Standards-based reformers place great weight on “alignment,” making sure that curriculum, instruction, assessment, accountability, and other system-wide policies are wedded to standards. Imagine what that means for teachers implementing an aligned curriculum. Let’s assume that a curriculum-student mismatch occurs when skills and concepts are more than two years off from a student’s current level. If so, then a mandated grade-level curriculum is inappropriate for at least half of the students, no matter the grade.

Alignment means locking in that discrepancy for instruction, assessment, and accountability, imposing an inappropriate education on large numbers of students. Consider curriculum and instruction. If local administrators fastitidiously follow standards in purchasing textbooks and other instructional materials, many teachers will primarily be on their own in finding good materials for their students. Indeed, a RAND survey of teachers found that teachers using standards-aligned materials (as defined by EdReports.org) were more likely to modify them.

One reason was to meet the needs of students below and above grade level.

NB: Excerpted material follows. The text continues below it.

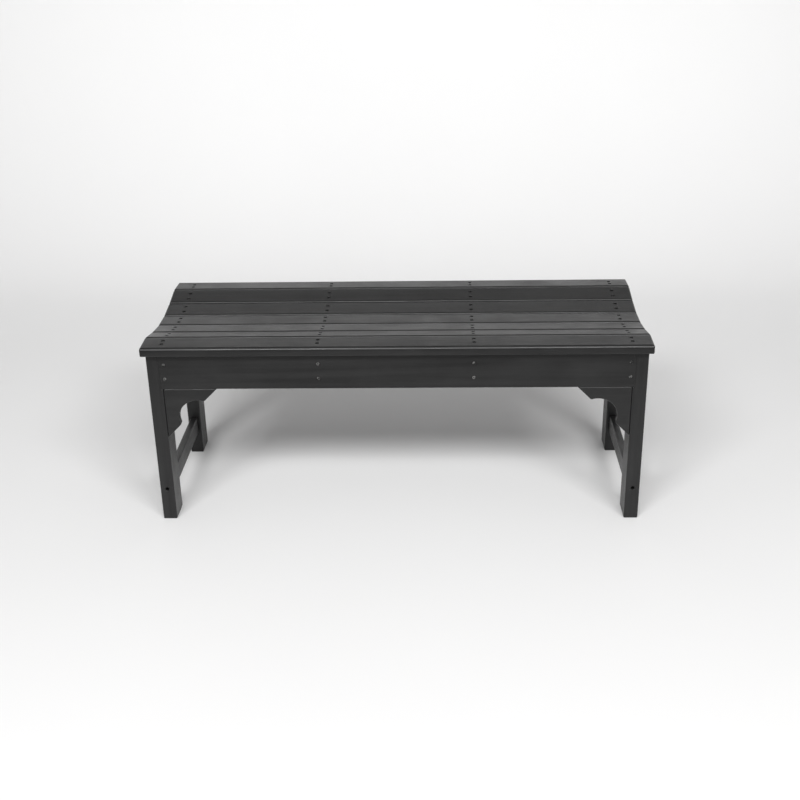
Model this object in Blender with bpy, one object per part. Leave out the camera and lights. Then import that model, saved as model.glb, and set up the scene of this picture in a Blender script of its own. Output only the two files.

Teachers reported that students get frustrated when the materials are too challenging and subsequently become less motivated to participate in the learning activities. When materials are not challenging enough, students also disengage and become disinterested. (p. 17)

Teachers sought a better match between students and curricular demands. The survey used the phrase “appropriately challenging” to indicate a good match. On this criterion, standards-aligned materials were considered inappropriate, and those offering differentiation were deemed more usable by teachers.

Teachers using at least one standards-aligned material were less likely (54 percent) to indicate that their materials were appropriately challenging when compared with teachers who were not using any standards-aligned material (76 percent).  (P. 20)
Teachers described materials that differentiate content for students of various achievement levels as more usable, thus associating usability with the dimension of challenge. (P. 24)

Conclusion

Standards-based reform dictates curricular objectives on a grade by grade basis. But a curriculum wedded to grade level standards is likely to be inappropriate for about one-half of all students, the 25% who are 2-3 years below grade level and the 25% who are 2-3 years above grade level. Teachers who teach students with such a large range of prior learning deal with the rigidity of standards by modifying teaching materials to adjust to student needs. When doing so, they place their classroom’s curriculum and instruction out of alignment with state standards.